Work to complete: Read the data and repeat it in full, exactly.
+++ Task data
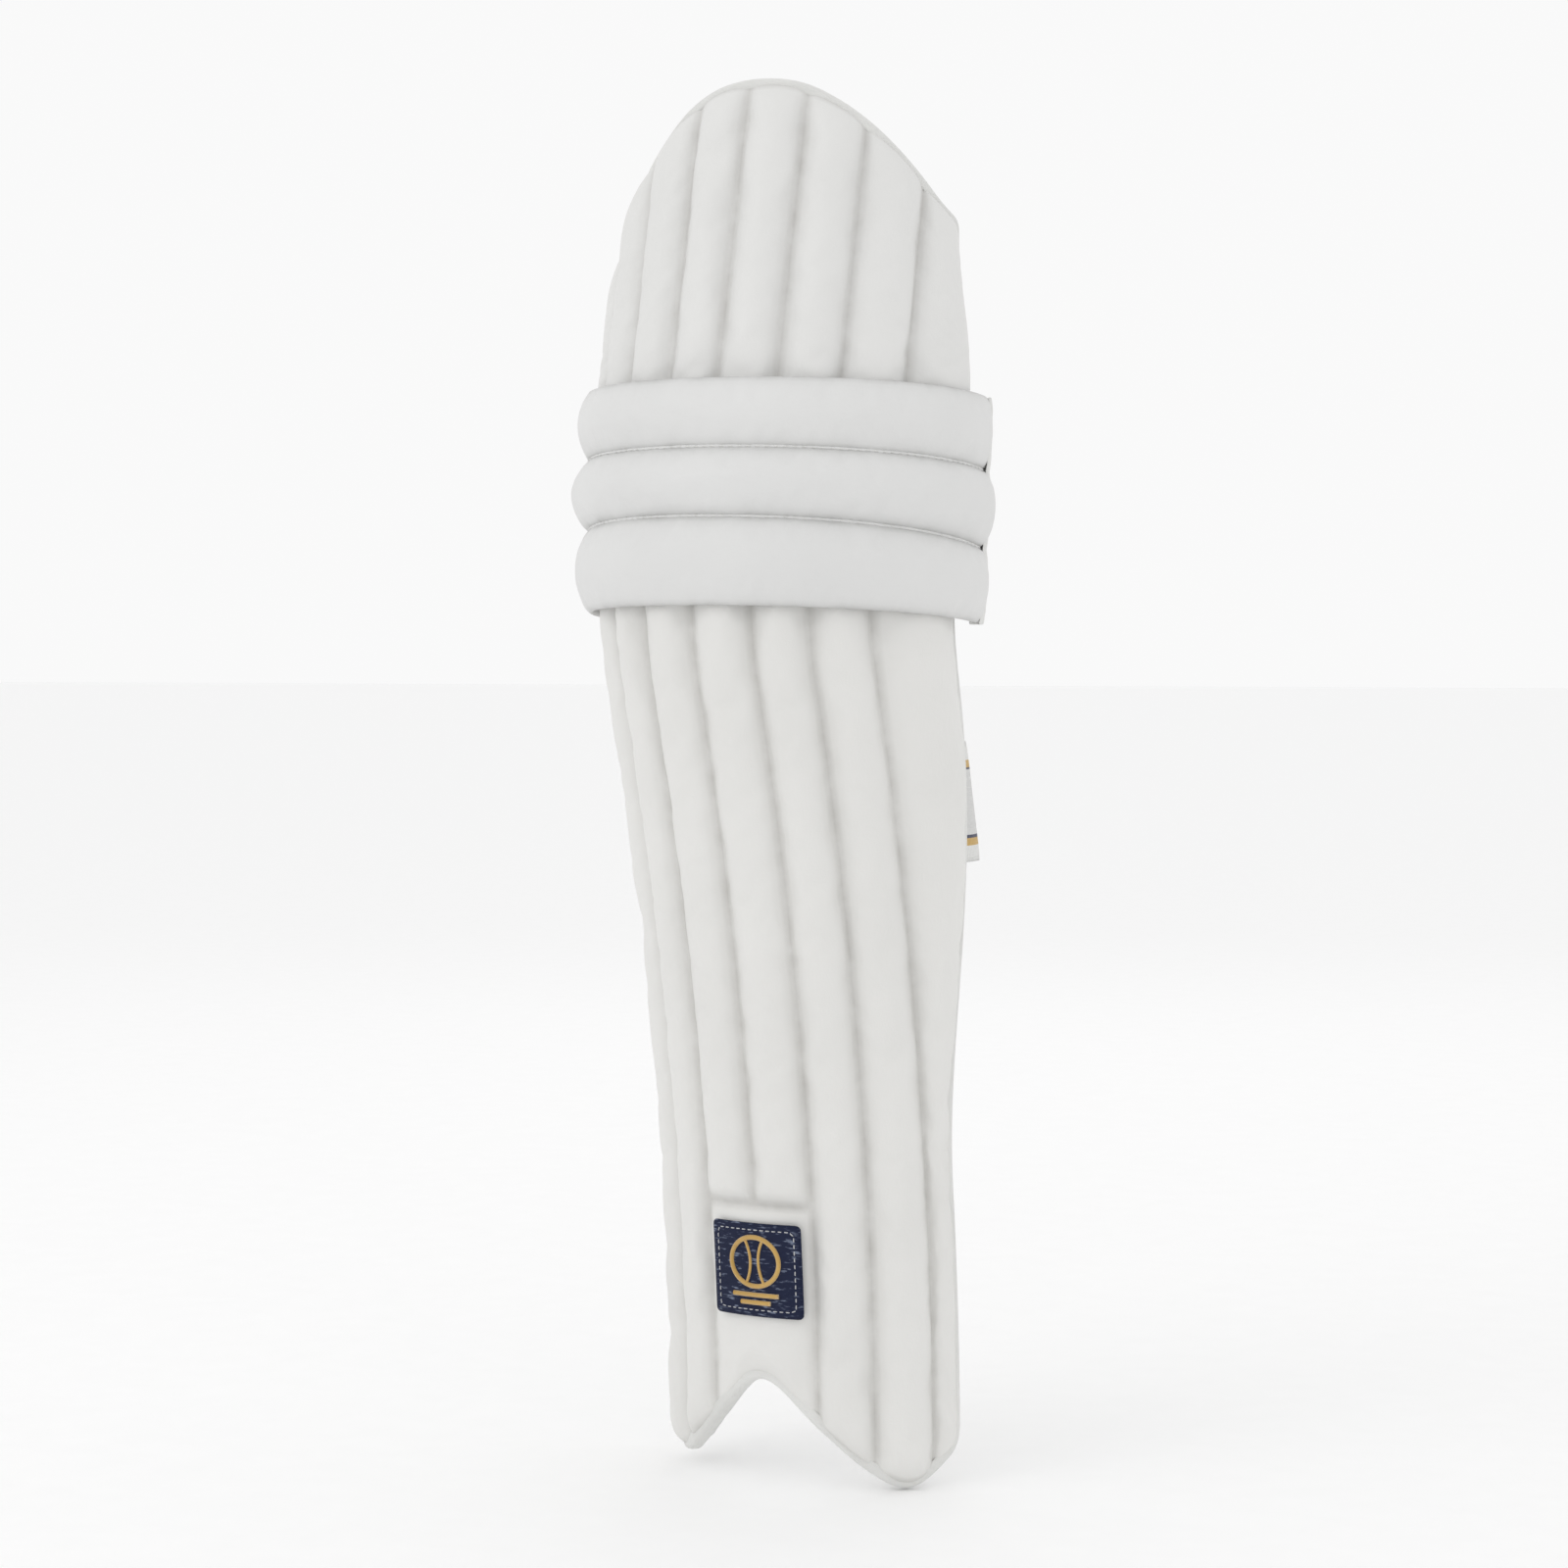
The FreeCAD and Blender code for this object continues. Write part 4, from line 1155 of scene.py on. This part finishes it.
def main():
    face = shin_face()
    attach(face, "shin")
    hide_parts("shin_cover", "instep_cover", "instep_pad", "shin_base_foam",
                *["shin_channel_%d" % n for n in range(1, 9)])
    top = flap_face()
    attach(top, "top_flap")
    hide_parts("flap_cover", "flap_base_foam", *["flap_channel_%d" % n for n in range(1, 10)])
    for n in range(3):
        roll = knee_roll(n)
        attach(roll, "knee_block")
        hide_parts("knee_roll_core_%d" % (n + 1), "knee_roll_cover_%d" % (n + 1))
    for n in (1, 2):
        strip = knee_seam(n)
        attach(strip, "knee_block")
    inner = lining("shin_lining_cloth", shin_stops, shin_ends, R_LEG, True)
    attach(inner, "shin")
    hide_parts("shin_lining")
    inner = lining("flap_lining_cloth", flap_stops, flap_ends, R_LEG + 3, False, rows=50)
    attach(inner, "top_flap")
    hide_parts("flap_lining")
    edge = tape("shin_edge_tape", shin_border(), 1, R_FACE, EDGE_R)
    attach(edge, "shin")
    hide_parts("shin_binding")
    edge = tape("flap_edge_tape", flap_border(), -1, R_FLAP_FACE, EDGE_R + 3, wide=3.2)
    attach(edge, "top_flap")
    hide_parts("flap_binding")
    for name, sign, node in (("knee_end_tape_inner", 1, "knee_binding_inner"),
                             ("knee_end_tape_outer", -1, "knee_binding_outer")):
        end = knee_tape(name, sign)
        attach(end, "knee_block")
        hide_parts(node)
    for name, runs, body in (("shin_stitches", shin_stitch_runs(), "shin"),
                             ("flap_stitches", flap_stitch_runs(), "top_flap"),
                             ("knee_stitches", knee_stitch_runs(), "knee_block")):
        thread = stitches(name, runs)
        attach(thread, body)
    liner = pillow("knee_liner", 103.2, 9.0, -89.0, 89.0, -36.0, 34.0, on_knee, sag=0.2,
                   cols=60, rows=24)
    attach(liner, "knee_block")
    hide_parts("knee_backing", "knee_base_foam")
    cup = pillow("knee_cushion", 94.0, 9.5, -41.0, 41.0, -31.0, 29.0, on_knee, sag=0.5,
                 quilt=3, cols=48, rows=36)
    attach(cup, "knee_block")
    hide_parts("knee_cup")
    for name, sign in (("bolster_inner", 1), ("bolster_outer", -1)):
        b = pillow(name + "_cushion", 79.6, 14.5, sign * 31.0, sign * 60.0, -428.0, -92.0, at, sag=0.7,
                   flat=2, rows=80)
        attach(b, "shin")
        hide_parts(name)
    gusset("gusset_lower_cloth", SHIN_TOP, -36.2, "gusset_lower")
    gusset("gusset_upper_cloth", 34.2, FLAP_BOTTOM, "gusset_upper")
    build_strap("calf", "shin", "calf_tail", -163.0, 65.0, 80.0, 86.8, 92.5, 9.5)
    build_strap("knee", "knee_block", "knee_tail", -8.0, 50.0, 94.0, 90.0, 90.0, 0.0)
    badge()
    for name in ("shin_canes", "flap_canes"):
        nodes_by_name[name].data.materials.clear()
        nodes_by_name[name].data.materials.append(CANE)


def stage_and_camera():
    world = bpy.data.worlds.new("studio")
    bpy.context.scene.world = world
    world.use_nodes = True
    world.node_tree.nodes["Background"].inputs[0].default_value = (1, 1, 1, 1)
    world.node_tree.nodes["Background"].inputs[1].default_value = 0.95
    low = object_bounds()[0][2]
    half = 60000
    corners = [Vector((half * i, half * j, low / MM - 1.0)) for i, j in ((-1, -1), (1, -1), (1, 1), (-1, 1))]
    paint = mat_plain("floor_paint", (0.97, 0.97, 0.97), (0.955, 0.955, 0.955), 0.85, 30.0)
    floor = make("floor", corners, [(0, 1, 2, 3)], paint)
    for name, place, size, power, aim in (("key", (-0.9, -2.3, 1.5), 1.6, 7.0, (0, 0, -0.1)),
                                          ("fill", (2.4, -1.6, 0.7), 1.8, 0.6, (0, 0, -0.15)),
                                          ("rim", (-1.0, 2.2, 1.6), 1.5, 3.0, (0, 0, 0))):
        data = bpy.data.lights.new(name, "AREA")
        data.energy = power
        data.size = size
        lamp = bpy.data.objects.new(name, data)
        lamp.location = place
        lamp.rotation_euler = (Vector(place) - Vector(aim)).to_track_quat("Z", "Y").to_euler()
        bpy.context.scene.collection.objects.link(lamp)
    az, el, dist = radians(32.0), radians(2.0), 1.8
    sensor, spread, spread_at = 36.0, 0.516, 1.6
    back = Vector((sin(az) * cos(el), -cos(az) * cos(el), sin(el)))
    right = Vector((cos(az), sin(az), 0))
    target = Vector((0, -0.047, -0.1518)) + right * 0.0219
    cam = bpy.data.cameras.new("camera")
    cam.lens = sensor / spread * dist / spread_at
    eye = bpy.data.objects.new("camera", cam)
    eye.location = target + back * dist
    eye.rotation_euler = back.to_track_quat("Z", "Y").to_euler()
    bpy.context.scene.collection.objects.link(eye)
    bpy.context.scene.camera = eye
    bpy.context.scene.view_settings.view_transform = "Standard"


main()
stage_and_camera()
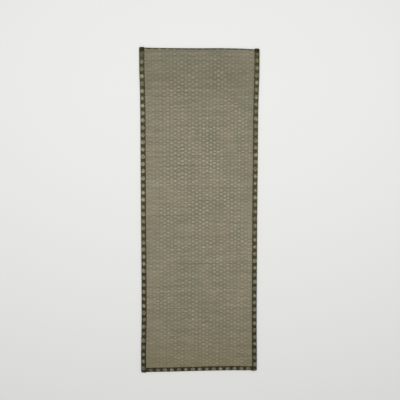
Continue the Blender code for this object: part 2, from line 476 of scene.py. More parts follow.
def build_rush_sheet(context):
    """The rush panel: one woven sheet with its raised blocks, columns, slack lines and old folds."""
    sizes = context.scene.rush_mat_sizes
    piece = panel_slab(sizes)
    across, along, level = read_points(piece.data).T
    x, y = warp(across, along)
    inner = np.minimum(HALF_WIDTH - SIDE_FACE - abs(across), HALF_LENGTH - END_SETBACK - FOOT_FACE + along)
    inner = np.minimum(inner, HALF_LENGTH - END_SETBACK - HEAD_FACE - along)
    open_face = (level > PANEL_THICKNESS / 2) * ease(inner / RELIEF_FADE)
    column, row = weave_places(across, x, y, sizes)
    strength = block_strength(x, y)
    lines = dark_rush_shade_lines(x, y)
    relief = sizes.block_height * (block_shape(column, row) * strength - 0.35)
    relief += COLUMN_RIDGE * np.cos(2 * math.pi * column)
    relief += PANEL_UNEVENNESS * patches(x, y, 0.16, 5) - DARK_RUSH_DEPTH * lines
    z = panel_underside(across, along) + level + relief * open_face
    write_points(piece.data, np.column_stack((x, y, z)))
    write_uv(piece.data, "weave", np.column_stack((column, row)))
    write_attribute(piece.data, "block_strength", strength * open_face)
    write_attribute(piece.data, "dark_rush", lines * open_face)
    finish_piece(piece, rush_material(context), "rush_panel")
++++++
Correct result:
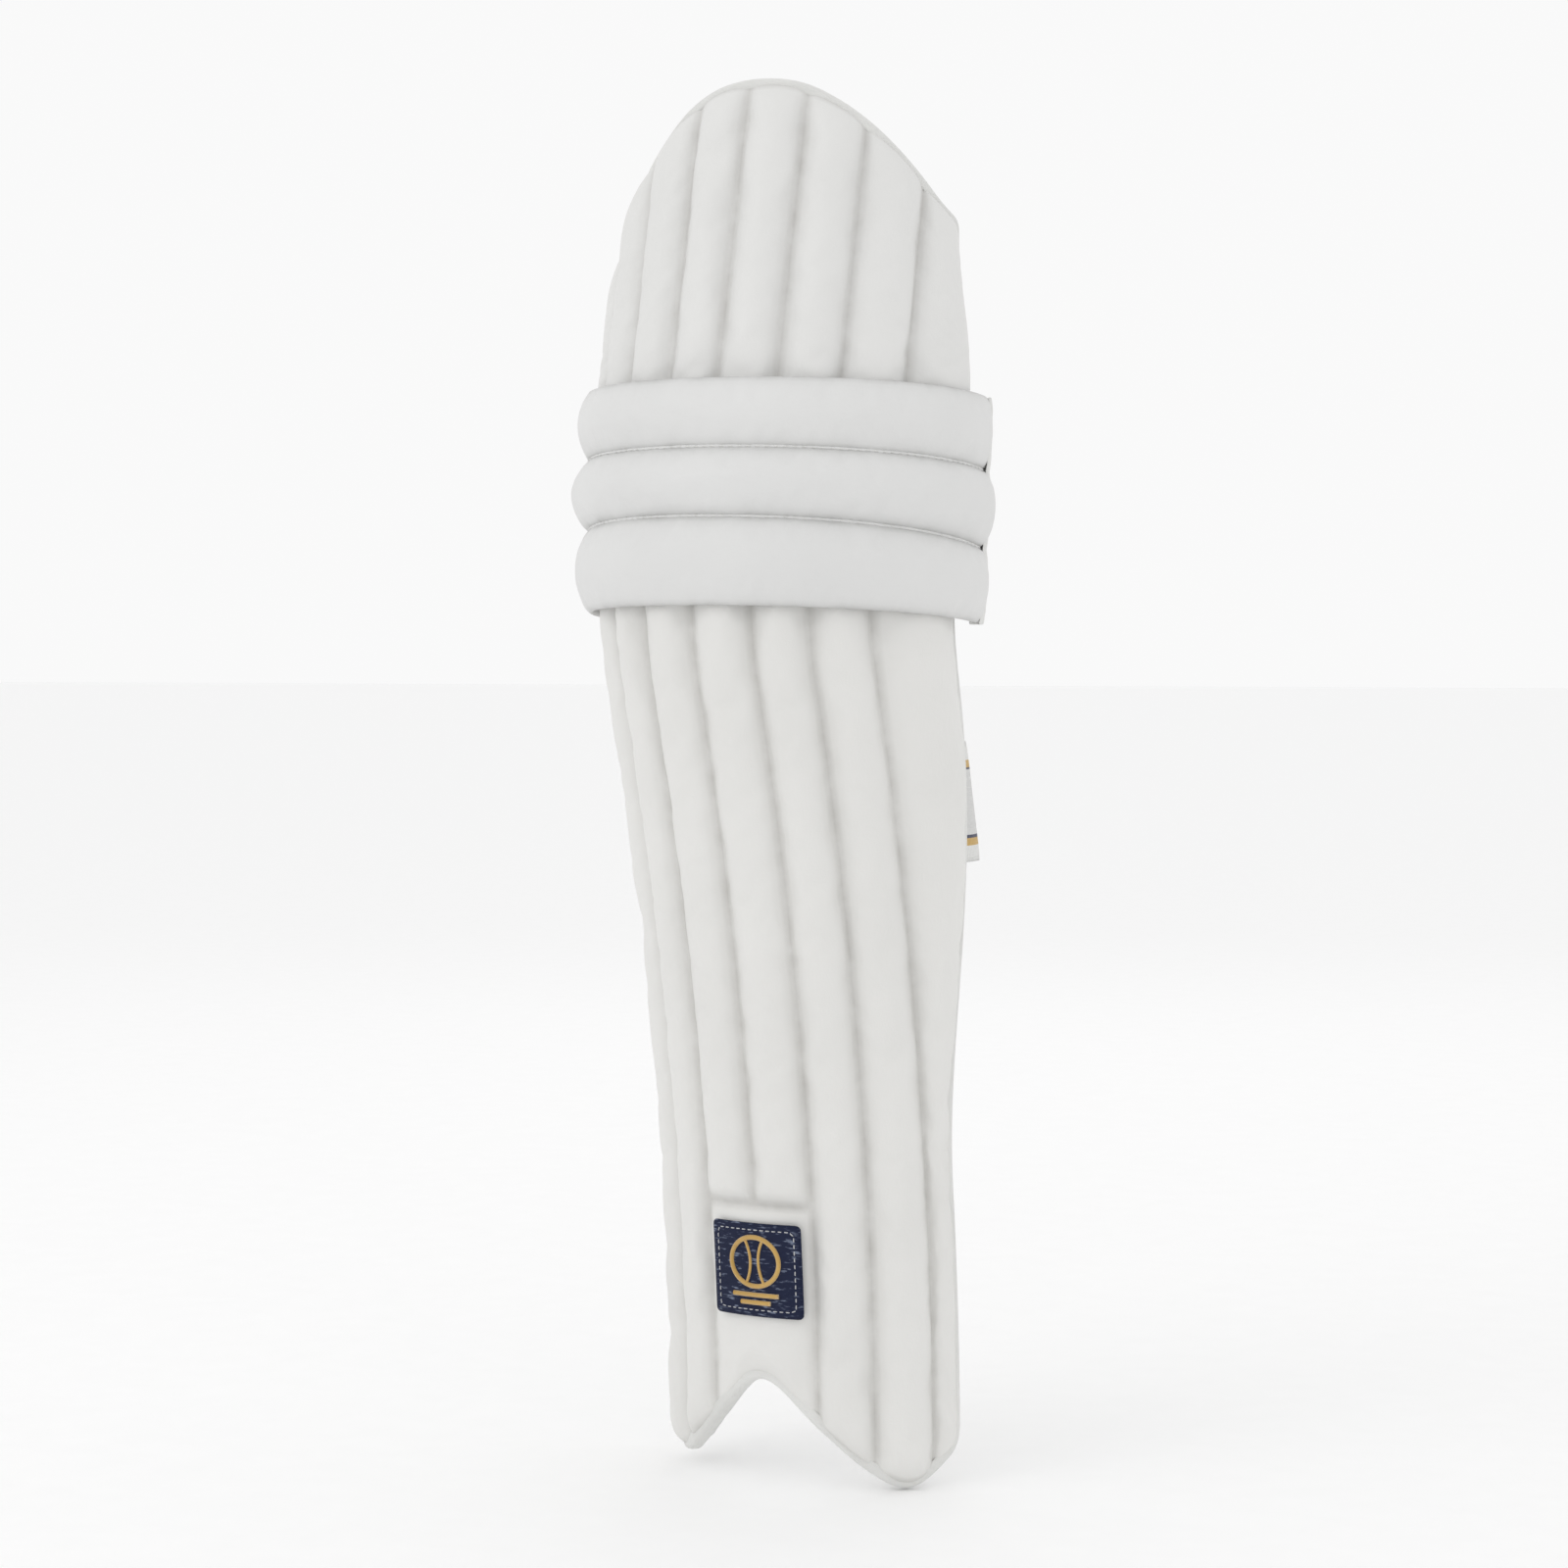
The FreeCAD and Blender code for this object continues. Write part 4, from line 1155 of scene.py on. This part finishes it.
def main():
    face = shin_face()
    attach(face, "shin")
    hide_parts("shin_cover", "instep_cover", "instep_pad", "shin_base_foam",
                *["shin_channel_%d" % n for n in range(1, 9)])
    top = flap_face()
    attach(top, "top_flap")
    hide_parts("flap_cover", "flap_base_foam", *["flap_channel_%d" % n for n in range(1, 10)])
    for n in range(3):
        roll = knee_roll(n)
        attach(roll, "knee_block")
        hide_parts("knee_roll_core_%d" % (n + 1), "knee_roll_cover_%d" % (n + 1))
    for n in (1, 2):
        strip = knee_seam(n)
        attach(strip, "knee_block")
    inner = lining("shin_lining_cloth", shin_stops, shin_ends, R_LEG, True)
    attach(inner, "shin")
    hide_parts("shin_lining")
    inner = lining("flap_lining_cloth", flap_stops, flap_ends, R_LEG + 3, False, rows=50)
    attach(inner, "top_flap")
    hide_parts("flap_lining")
    edge = tape("shin_edge_tape", shin_border(), 1, R_FACE, EDGE_R)
    attach(edge, "shin")
    hide_parts("shin_binding")
    edge = tape("flap_edge_tape", flap_border(), -1, R_FLAP_FACE, EDGE_R + 3, wide=3.2)
    attach(edge, "top_flap")
    hide_parts("flap_binding")
    for name, sign, node in (("knee_end_tape_inner", 1, "knee_binding_inner"),
                             ("knee_end_tape_outer", -1, "knee_binding_outer")):
        end = knee_tape(name, sign)
        attach(end, "knee_block")
        hide_parts(node)
    for name, runs, body in (("shin_stitches", shin_stitch_runs(), "shin"),
                             ("flap_stitches", flap_stitch_runs(), "top_flap"),
                             ("knee_stitches", knee_stitch_runs(), "knee_block")):
        thread = stitches(name, runs)
        attach(thread, body)
    liner = pillow("knee_liner", 103.2, 9.0, -89.0, 89.0, -36.0, 34.0, on_knee, sag=0.2,
                   cols=60, rows=24)
    attach(liner, "knee_block")
    hide_parts("knee_backing", "knee_base_foam")
    cup = pillow("knee_cushion", 94.0, 9.5, -41.0, 41.0, -31.0, 29.0, on_knee, sag=0.5,
                 quilt=3, cols=48, rows=36)
    attach(cup, "knee_block")
    hide_parts("knee_cup")
    for name, sign in (("bolster_inner", 1), ("bolster_outer", -1)):
        b = pillow(name + "_cushion", 79.6, 14.5, sign * 31.0, sign * 60.0, -428.0, -92.0, at, sag=0.7,
                   flat=2, rows=80)
        attach(b, "shin")
        hide_parts(name)
    gusset("gusset_lower_cloth", SHIN_TOP, -36.2, "gusset_lower")
    gusset("gusset_upper_cloth", 34.2, FLAP_BOTTOM, "gusset_upper")
    build_strap("calf", "shin", "calf_tail", -163.0, 65.0, 80.0, 86.8, 92.5, 9.5)
    build_strap("knee", "knee_block", "knee_tail", -8.0, 50.0, 94.0, 90.0, 90.0, 0.0)
    badge()
    for name in ("shin_canes", "flap_canes"):
        nodes_by_name[name].data.materials.clear()
        nodes_by_name[name].data.materials.append(CANE)


def stage_and_camera():
    world = bpy.data.worlds.new("studio")
    bpy.context.scene.world = world
    world.use_nodes = True
    world.node_tree.nodes["Background"].inputs[0].default_value = (1, 1, 1, 1)
    world.node_tree.nodes["Background"].inputs[1].default_value = 0.95
    low = object_bounds()[0][2]
    half = 60000
    corners = [Vector((half * i, half * j, low / MM - 1.0)) for i, j in ((-1, -1), (1, -1), (1, 1), (-1, 1))]
    paint = mat_plain("floor_paint", (0.97, 0.97, 0.97), (0.955, 0.955, 0.955), 0.85, 30.0)
    floor = make("floor", corners, [(0, 1, 2, 3)], paint)
    for name, place, size, power, aim in (("key", (-0.9, -2.3, 1.5), 1.6, 7.0, (0, 0, -0.1)),
                                          ("fill", (2.4, -1.6, 0.7), 1.8, 0.6, (0, 0, -0.15)),
                                          ("rim", (-1.0, 2.2, 1.6), 1.5, 3.0, (0, 0, 0))):
        data = bpy.data.lights.new(name, "AREA")
        data.energy = power
        data.size = size
        lamp = bpy.data.objects.new(name, data)
        lamp.location = place
        lamp.rotation_euler = (Vector(place) - Vector(aim)).to_track_quat("Z", "Y").to_euler()
        bpy.context.scene.collection.objects.link(lamp)
    az, el, dist = radians(32.0), radians(2.0), 1.8
    sensor, spread, spread_at = 36.0, 0.516, 1.6
    back = Vector((sin(az) * cos(el), -cos(az) * cos(el), sin(el)))
    right = Vector((cos(az), sin(az), 0))
    target = Vector((0, -0.047, -0.1518)) + right * 0.0219
    cam = bpy.data.cameras.new("camera")
    cam.lens = sensor / spread * dist / spread_at
    eye = bpy.data.objects.new("camera", cam)
    eye.location = target + back * dist
    eye.rotation_euler = back.to_track_quat("Z", "Y").to_euler()
    bpy.context.scene.collection.objects.link(eye)
    bpy.context.scene.camera = eye
    bpy.context.scene.view_settings.view_transform = "Standard"


main()
stage_and_camera()
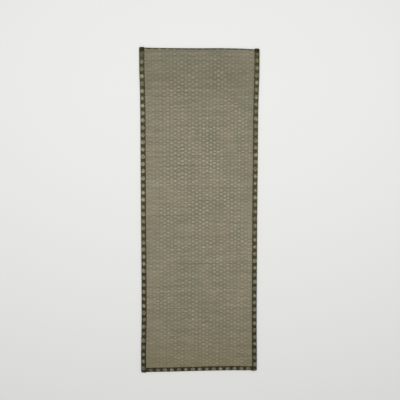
Continue the Blender code for this object: part 2, from line 476 of scene.py. More parts follow.
def build_rush_sheet(context):
    """The rush panel: one woven sheet with its raised blocks, columns, slack lines and old folds."""
    sizes = context.scene.rush_mat_sizes
    piece = panel_slab(sizes)
    across, along, level = read_points(piece.data).T
    x, y = warp(across, along)
    inner = np.minimum(HALF_WIDTH - SIDE_FACE - abs(across), HALF_LENGTH - END_SETBACK - FOOT_FACE + along)
    inner = np.minimum(inner, HALF_LENGTH - END_SETBACK - HEAD_FACE - along)
    open_face = (level > PANEL_THICKNESS / 2) * ease(inner / RELIEF_FADE)
    column, row = weave_places(across, x, y, sizes)
    strength = block_strength(x, y)
    lines = dark_rush_shade_lines(x, y)
    relief = sizes.block_height * (block_shape(column, row) * strength - 0.35)
    relief += COLUMN_RIDGE * np.cos(2 * math.pi * column)
    relief += PANEL_UNEVENNESS * patches(x, y, 0.16, 5) - DARK_RUSH_DEPTH * lines
    z = panel_underside(across, along) + level + relief * open_face
    write_points(piece.data, np.column_stack((x, y, z)))
    write_uv(piece.data, "weave", np.column_stack((column, row)))
    write_attribute(piece.data, "block_strength", strength * open_face)
    write_attribute(piece.data, "dark_rush", lines * open_face)
    finish_piece(piece, rush_material(context), "rush_panel")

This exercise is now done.